● Records to process:
::::
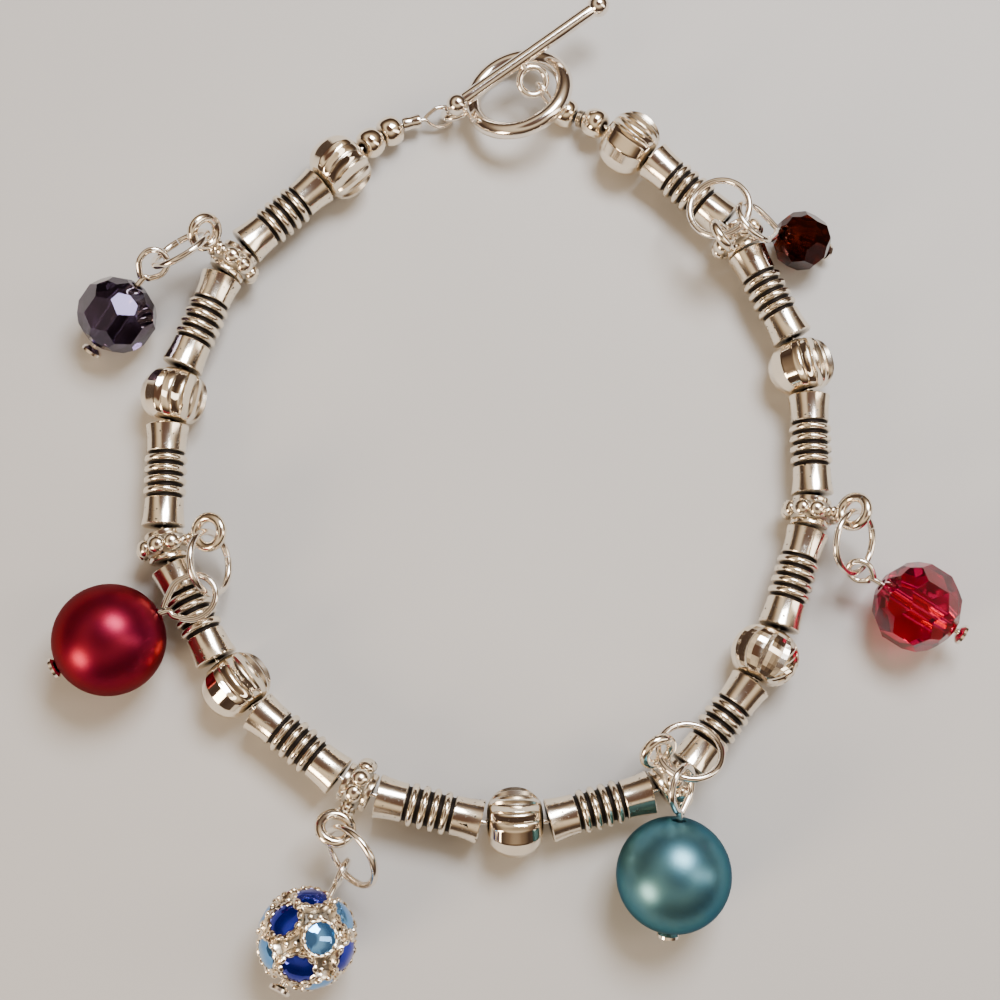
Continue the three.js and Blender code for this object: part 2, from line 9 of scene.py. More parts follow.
::::
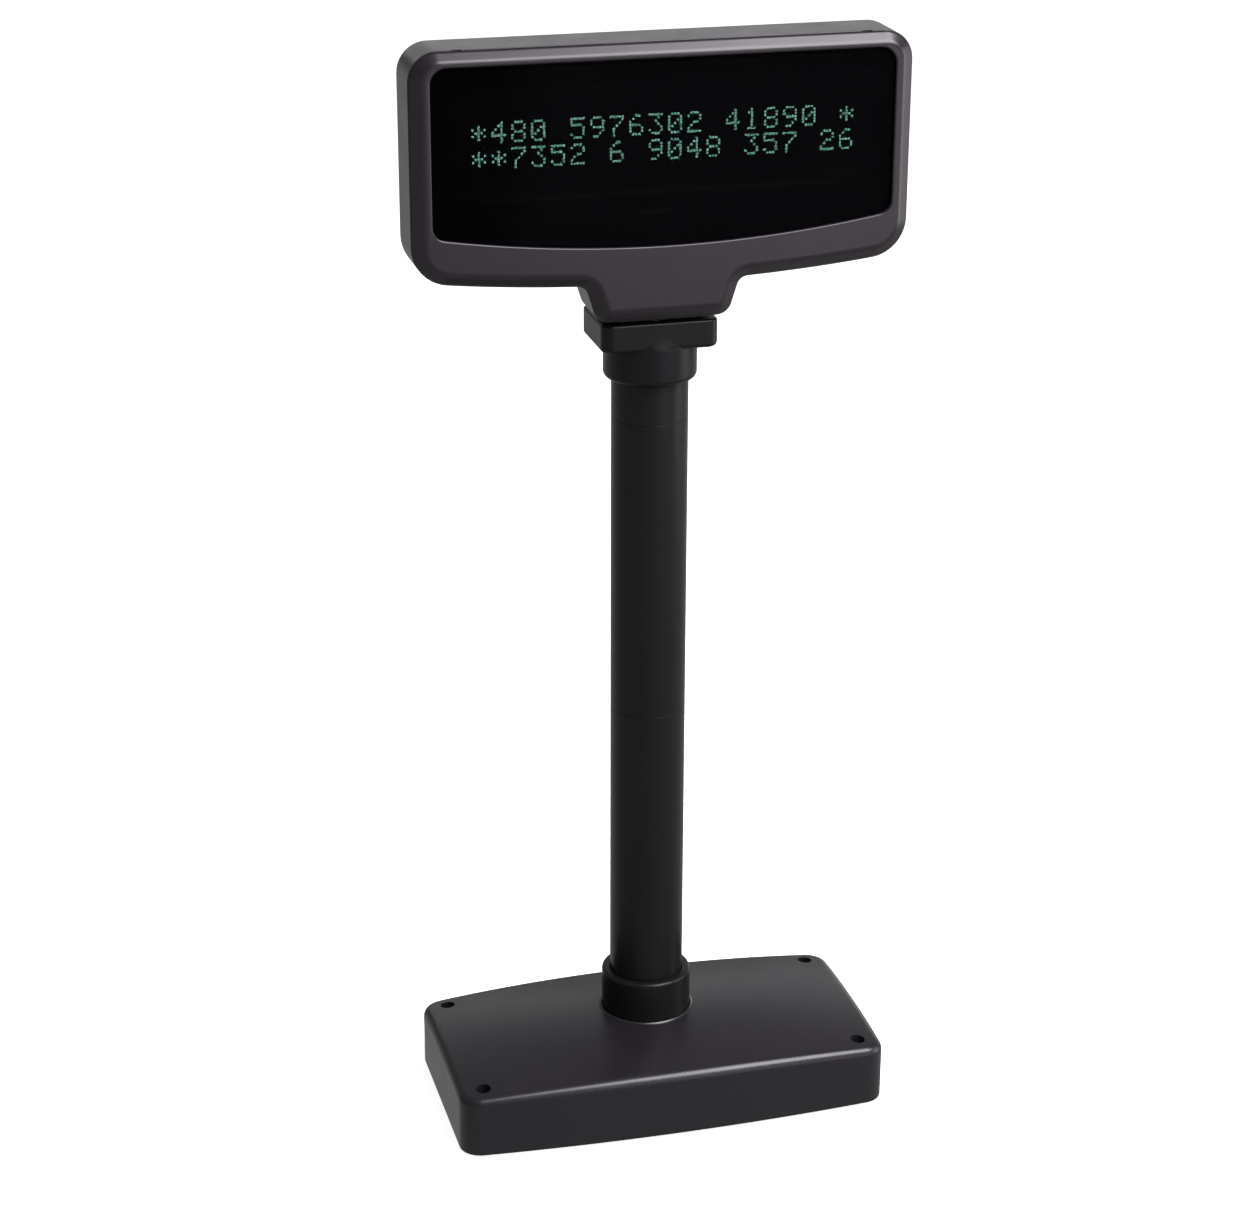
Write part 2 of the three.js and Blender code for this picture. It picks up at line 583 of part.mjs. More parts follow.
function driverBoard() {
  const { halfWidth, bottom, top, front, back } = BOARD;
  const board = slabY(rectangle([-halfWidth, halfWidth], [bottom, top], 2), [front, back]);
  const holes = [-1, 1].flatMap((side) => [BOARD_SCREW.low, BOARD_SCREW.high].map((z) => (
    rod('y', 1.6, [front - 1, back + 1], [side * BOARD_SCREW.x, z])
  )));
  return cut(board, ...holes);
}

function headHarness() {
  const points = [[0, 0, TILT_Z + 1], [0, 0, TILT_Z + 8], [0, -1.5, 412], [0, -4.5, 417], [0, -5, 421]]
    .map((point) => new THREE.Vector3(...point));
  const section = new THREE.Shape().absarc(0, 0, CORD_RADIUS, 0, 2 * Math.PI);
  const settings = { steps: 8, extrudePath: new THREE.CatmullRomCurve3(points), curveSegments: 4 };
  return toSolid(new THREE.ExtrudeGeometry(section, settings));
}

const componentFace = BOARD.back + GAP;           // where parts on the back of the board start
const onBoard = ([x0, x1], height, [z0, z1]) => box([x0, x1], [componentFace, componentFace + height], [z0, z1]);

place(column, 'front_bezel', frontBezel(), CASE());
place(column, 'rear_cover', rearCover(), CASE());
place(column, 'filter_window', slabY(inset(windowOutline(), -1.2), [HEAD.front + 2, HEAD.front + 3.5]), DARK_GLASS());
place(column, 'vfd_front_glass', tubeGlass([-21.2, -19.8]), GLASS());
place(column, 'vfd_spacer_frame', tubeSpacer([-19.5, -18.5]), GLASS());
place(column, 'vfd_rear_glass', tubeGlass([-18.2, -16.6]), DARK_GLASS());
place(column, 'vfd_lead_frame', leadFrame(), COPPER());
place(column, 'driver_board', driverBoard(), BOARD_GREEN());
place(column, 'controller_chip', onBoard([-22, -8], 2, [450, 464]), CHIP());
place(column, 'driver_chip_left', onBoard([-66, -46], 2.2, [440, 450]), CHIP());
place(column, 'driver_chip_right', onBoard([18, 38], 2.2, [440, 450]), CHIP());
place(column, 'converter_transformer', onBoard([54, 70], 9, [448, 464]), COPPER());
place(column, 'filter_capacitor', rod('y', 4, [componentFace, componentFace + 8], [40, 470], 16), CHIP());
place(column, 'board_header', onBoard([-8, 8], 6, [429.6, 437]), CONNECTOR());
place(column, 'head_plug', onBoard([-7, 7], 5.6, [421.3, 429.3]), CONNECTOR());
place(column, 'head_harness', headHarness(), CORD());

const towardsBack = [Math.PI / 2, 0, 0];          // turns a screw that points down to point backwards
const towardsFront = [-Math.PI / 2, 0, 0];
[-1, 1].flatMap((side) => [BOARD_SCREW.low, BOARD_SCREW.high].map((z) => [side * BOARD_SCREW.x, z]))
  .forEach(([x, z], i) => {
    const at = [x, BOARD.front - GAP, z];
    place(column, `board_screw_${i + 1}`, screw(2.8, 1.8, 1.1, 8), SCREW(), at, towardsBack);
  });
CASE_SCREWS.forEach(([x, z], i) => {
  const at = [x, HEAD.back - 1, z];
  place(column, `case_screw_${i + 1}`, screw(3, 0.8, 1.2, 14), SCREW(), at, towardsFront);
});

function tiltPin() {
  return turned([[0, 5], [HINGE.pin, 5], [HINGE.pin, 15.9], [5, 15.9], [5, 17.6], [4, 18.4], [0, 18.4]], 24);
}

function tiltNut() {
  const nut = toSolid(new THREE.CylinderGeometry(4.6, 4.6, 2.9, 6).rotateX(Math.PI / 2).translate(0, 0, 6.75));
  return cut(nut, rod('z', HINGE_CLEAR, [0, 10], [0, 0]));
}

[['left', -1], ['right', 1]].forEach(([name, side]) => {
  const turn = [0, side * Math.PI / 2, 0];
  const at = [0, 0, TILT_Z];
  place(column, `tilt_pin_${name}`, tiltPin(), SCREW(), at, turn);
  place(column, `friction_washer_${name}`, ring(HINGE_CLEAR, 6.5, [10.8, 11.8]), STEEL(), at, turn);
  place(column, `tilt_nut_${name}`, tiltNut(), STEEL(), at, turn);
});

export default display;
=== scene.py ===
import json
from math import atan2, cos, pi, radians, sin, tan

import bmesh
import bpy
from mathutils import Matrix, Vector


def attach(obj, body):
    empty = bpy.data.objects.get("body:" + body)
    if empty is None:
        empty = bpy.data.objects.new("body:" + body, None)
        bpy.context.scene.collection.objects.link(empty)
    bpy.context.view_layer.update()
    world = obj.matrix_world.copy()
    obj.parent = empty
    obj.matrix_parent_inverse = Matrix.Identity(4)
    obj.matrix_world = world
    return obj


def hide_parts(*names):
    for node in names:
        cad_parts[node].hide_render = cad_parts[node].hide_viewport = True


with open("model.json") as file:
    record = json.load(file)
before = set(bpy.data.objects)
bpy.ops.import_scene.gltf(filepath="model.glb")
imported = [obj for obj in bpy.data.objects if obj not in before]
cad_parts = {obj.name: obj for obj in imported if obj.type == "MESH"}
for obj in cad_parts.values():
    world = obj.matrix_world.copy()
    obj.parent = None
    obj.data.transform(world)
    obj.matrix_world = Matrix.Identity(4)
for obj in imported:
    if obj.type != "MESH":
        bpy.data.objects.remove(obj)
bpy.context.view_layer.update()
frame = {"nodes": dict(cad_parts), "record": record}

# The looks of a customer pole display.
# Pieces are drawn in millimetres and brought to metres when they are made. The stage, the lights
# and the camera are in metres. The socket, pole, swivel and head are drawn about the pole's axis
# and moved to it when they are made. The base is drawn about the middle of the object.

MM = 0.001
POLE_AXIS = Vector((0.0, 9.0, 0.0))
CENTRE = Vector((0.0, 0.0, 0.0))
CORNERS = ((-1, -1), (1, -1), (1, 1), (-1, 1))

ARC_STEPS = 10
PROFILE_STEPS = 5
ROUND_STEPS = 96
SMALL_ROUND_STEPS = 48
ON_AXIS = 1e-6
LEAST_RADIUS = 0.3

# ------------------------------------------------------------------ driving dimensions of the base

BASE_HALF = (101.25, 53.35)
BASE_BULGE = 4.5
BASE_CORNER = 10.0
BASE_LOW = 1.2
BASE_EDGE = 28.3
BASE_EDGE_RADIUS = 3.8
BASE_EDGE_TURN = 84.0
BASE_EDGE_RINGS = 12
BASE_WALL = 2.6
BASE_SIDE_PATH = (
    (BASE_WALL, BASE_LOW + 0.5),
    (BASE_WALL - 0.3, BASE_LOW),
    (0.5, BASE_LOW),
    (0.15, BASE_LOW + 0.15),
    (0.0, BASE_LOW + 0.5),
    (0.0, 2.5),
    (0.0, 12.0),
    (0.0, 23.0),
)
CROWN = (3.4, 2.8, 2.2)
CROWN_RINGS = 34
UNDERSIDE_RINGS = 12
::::
● Required work: Repeat the span of lines that opens with the line holding "[['left', -1], ['right', 1]].forEach(([name, side])" and closes with the line holding "obj.matrix_world = Matrix.Identity(4)", exactly as it stands.

● Task solution:
[['left', -1], ['right', 1]].forEach(([name, side]) => {
  const turn = [0, side * Math.PI / 2, 0];
  const at = [0, 0, TILT_Z];
  place(column, `tilt_pin_${name}`, tiltPin(), SCREW(), at, turn);
  place(column, `friction_washer_${name}`, ring(HINGE_CLEAR, 6.5, [10.8, 11.8]), STEEL(), at, turn);
  place(column, `tilt_nut_${name}`, tiltNut(), STEEL(), at, turn);
});

export default display;
=== scene.py ===
import json
from math import atan2, cos, pi, radians, sin, tan

import bmesh
import bpy
from mathutils import Matrix, Vector


def attach(obj, body):
    empty = bpy.data.objects.get("body:" + body)
    if empty is None:
        empty = bpy.data.objects.new("body:" + body, None)
        bpy.context.scene.collection.objects.link(empty)
    bpy.context.view_layer.update()
    world = obj.matrix_world.copy()
    obj.parent = empty
    obj.matrix_parent_inverse = Matrix.Identity(4)
    obj.matrix_world = world
    return obj


def hide_parts(*names):
    for node in names:
        cad_parts[node].hide_render = cad_parts[node].hide_viewport = True


with open("model.json") as file:
    record = json.load(file)
before = set(bpy.data.objects)
bpy.ops.import_scene.gltf(filepath="model.glb")
imported = [obj for obj in bpy.data.objects if obj not in before]
cad_parts = {obj.name: obj for obj in imported if obj.type == "MESH"}
for obj in cad_parts.values():
    world = obj.matrix_world.copy()
    obj.parent = None
    obj.data.transform(world)
    obj.matrix_world = Matrix.Identity(4)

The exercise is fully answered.